1. The Meme Was Already Famous
Unlike meme coins that invent an obscure mascot, POPCAT inherited a meme that had already spent years in the cultural bloodstream. "Popcatting" — the act of opening your mouth wide in mock surprise — became a recognizable gesture in gaming streams, reaction videos, and group chats long before the token existed. That gave POPCAT a brand that required almost no introduction.
2. Community-Led Marketing
There was no glossy PR firm behind POPCAT. Growth came from organic posting, fan art, memes, and constant engagement from a tight core of early holders. X (formerly Twitter) became the main stage, with community-run accounts posting price updates, jokes, and trading commentary around the clock. Telegram and Discord groups added a chat layer where new holders could onboard quickly.
3. Exchange Listings Opened the Floodgates
The real catalyst came when tier-one centralized exchanges began listing POPCAT. Once users could buy the token with a credit card or bank transfer on familiar platforms, the audience exploded beyond the typical Solana degen crowd. Spot listings, futures markets, and recurring trading competitions pushed POPCAT into mainstream crypto headlines.
Risks and What to Watch
Even with strong momentum, POPCAT carries every risk that meme coins in general carry — and a few of its own.

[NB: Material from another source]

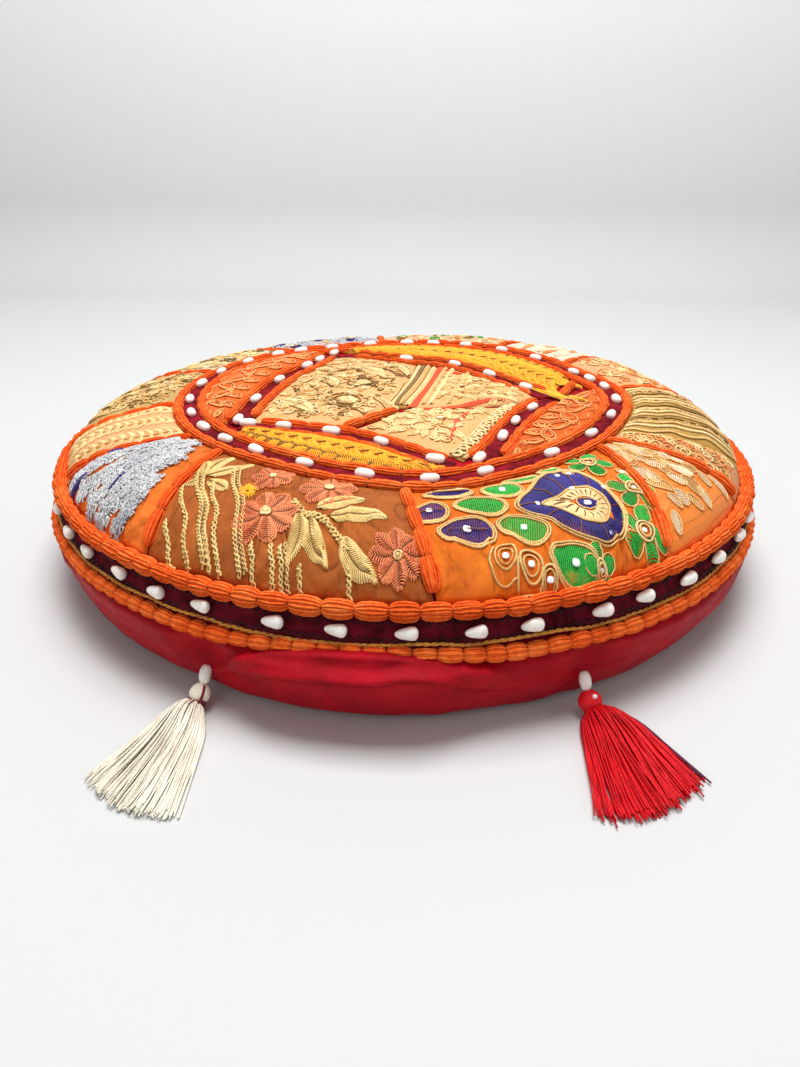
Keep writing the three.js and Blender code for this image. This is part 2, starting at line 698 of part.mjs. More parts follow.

- Extreme volatility: Meme tokens can swing sharply in a single day based on social sentiment alone.
- Sentiment-driven price action: When the joke stops being funny, demand can dry up quickly.
- Concentration risk: A small number of wallets often control a large share of the supply.
- Regulatory uncertainty: Meme coins are increasingly in the crosshairs of regulators worldwide.
- Imitators and copycats: "Popcat"-branded tokens on other chains can confuse new buyers.
Smart traders treat meme coins as entertainment money, not core portfolio positions. Never allocate more than you can afford to lose entirely, and use limit orders rather than market buys during volatile windows.
Key Takeaways
Popcat coin is one of the clearest examples of internet culture bleeding directly into crypto markets. The combination of a beloved meme, a fair launch on a fast and cheap blockchain, and relentless community energy helped POPCAT punch well above its weight class.
If you're curious, the safest approach is to start small, study the on-chain liquidity before sizing up, and stick to reputable exchanges. Meme coins can be genuinely fun — and occasionally profitable — but they reward discipline far more than enthusiasm.
Whether POPCAT becomes a long-lasting part of crypto's meme hall of fame or fades like so many others, it has already proven one thing: in the right conditions, even a cat opening its mouth can move serious capital.